*Request:*
Go through the lines below and copy each one that holds the string "with".

*Raw records:*
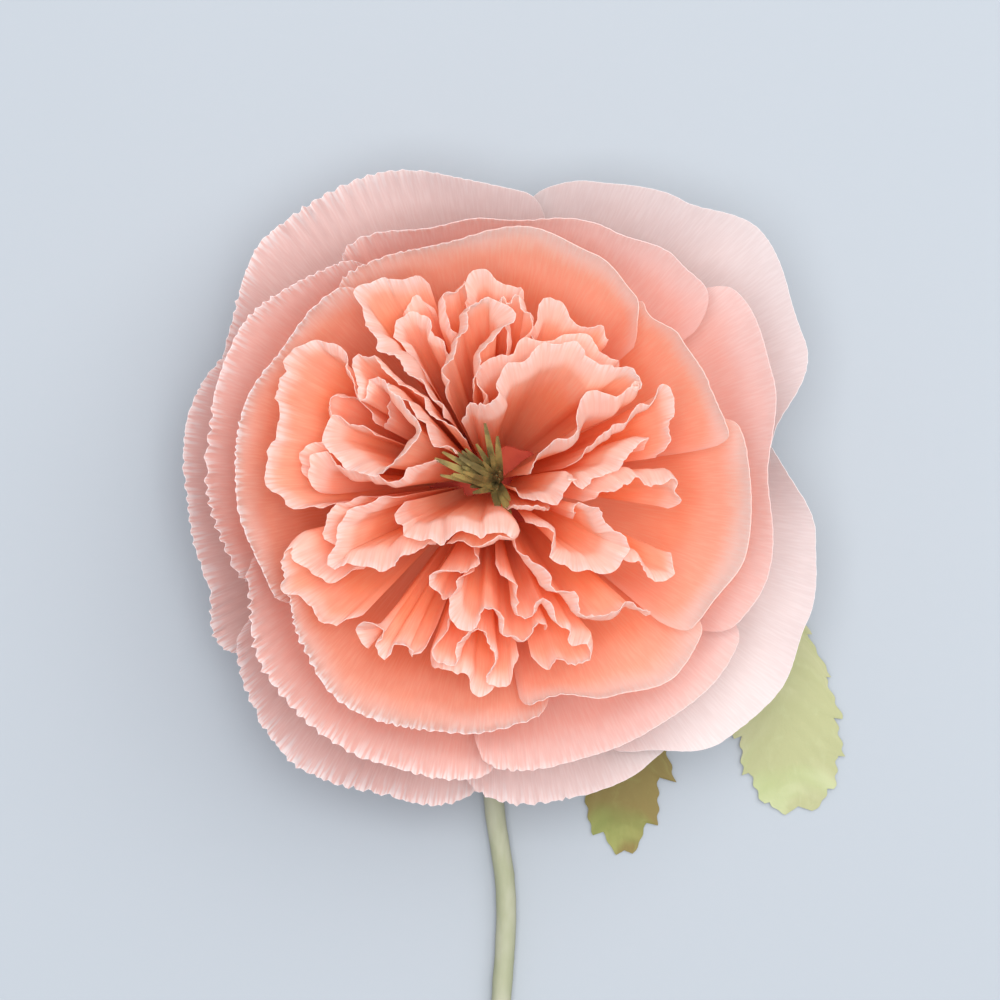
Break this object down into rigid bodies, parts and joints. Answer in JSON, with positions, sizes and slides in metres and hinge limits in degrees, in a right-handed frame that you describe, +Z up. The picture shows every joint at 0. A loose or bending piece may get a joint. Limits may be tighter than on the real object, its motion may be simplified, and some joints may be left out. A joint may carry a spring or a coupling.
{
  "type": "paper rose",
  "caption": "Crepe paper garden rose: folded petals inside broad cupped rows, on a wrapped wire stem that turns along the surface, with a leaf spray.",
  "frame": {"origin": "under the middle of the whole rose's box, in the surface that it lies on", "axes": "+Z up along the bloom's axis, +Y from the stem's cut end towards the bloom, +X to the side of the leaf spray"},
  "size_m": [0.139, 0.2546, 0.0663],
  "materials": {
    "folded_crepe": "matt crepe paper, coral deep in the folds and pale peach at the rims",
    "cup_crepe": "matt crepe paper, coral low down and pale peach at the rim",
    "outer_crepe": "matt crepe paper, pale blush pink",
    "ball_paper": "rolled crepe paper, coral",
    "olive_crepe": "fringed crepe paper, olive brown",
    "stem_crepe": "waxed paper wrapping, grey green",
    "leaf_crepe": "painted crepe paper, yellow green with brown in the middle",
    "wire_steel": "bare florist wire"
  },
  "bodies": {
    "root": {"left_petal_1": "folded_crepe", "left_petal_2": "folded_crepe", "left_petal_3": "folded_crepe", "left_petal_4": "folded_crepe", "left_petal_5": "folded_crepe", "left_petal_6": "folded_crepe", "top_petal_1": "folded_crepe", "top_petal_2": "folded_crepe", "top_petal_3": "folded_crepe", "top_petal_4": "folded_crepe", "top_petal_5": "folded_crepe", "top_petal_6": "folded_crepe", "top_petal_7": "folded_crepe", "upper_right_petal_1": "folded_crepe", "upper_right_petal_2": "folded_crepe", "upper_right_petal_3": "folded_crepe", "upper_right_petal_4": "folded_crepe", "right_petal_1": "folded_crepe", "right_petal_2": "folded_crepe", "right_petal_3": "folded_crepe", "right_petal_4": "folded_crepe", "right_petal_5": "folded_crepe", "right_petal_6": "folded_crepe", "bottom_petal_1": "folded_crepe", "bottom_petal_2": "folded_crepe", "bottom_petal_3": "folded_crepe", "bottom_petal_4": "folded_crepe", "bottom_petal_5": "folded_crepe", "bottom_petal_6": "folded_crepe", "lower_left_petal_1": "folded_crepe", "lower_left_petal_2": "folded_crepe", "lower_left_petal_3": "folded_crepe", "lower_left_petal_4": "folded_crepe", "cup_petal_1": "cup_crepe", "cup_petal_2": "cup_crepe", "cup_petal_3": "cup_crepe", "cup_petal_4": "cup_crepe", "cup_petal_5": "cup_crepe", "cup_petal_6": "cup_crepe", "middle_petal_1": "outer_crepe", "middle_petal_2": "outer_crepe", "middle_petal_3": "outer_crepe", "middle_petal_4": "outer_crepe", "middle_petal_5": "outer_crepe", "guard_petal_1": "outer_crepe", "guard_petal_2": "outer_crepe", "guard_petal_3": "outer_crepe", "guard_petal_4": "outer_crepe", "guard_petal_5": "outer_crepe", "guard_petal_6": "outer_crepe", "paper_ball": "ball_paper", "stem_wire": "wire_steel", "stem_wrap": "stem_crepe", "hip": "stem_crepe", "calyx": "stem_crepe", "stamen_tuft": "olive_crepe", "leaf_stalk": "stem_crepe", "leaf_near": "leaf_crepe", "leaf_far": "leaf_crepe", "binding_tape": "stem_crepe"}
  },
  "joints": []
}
* * *
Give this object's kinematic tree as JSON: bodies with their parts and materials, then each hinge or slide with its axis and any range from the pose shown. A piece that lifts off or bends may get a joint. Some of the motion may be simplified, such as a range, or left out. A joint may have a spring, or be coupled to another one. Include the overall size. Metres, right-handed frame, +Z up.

*Final result:*
Break this object down into rigid bodies, parts and joints. Answer in JSON, with positions, sizes and slides in metres and hinge limits in degrees, in a right-handed frame that you describe, +Z up. The picture shows every joint at 0. A loose or bending piece may get a joint. Limits may be tighter than on the real object, its motion may be simplified, and some joints may be left out. A joint may carry a spring or a coupling.
  "caption": "Crepe paper garden rose: folded petals inside broad cupped rows, on a wrapped wire stem that turns along the surface, with a leaf spray.",
    "leaf_crepe": "painted crepe paper, yellow green with brown in the middle",
Give this object's kinematic tree as JSON: bodies with their parts and materials, then each hinge or slide with its axis and any range from the pose shown. A piece that lifts off or bends may get a joint. Some of the motion may be simplified, such as a range, or left out. A joint may have a spring, or be coupled to another one. Include the overall size. Metres, right-handed frame, +Z up.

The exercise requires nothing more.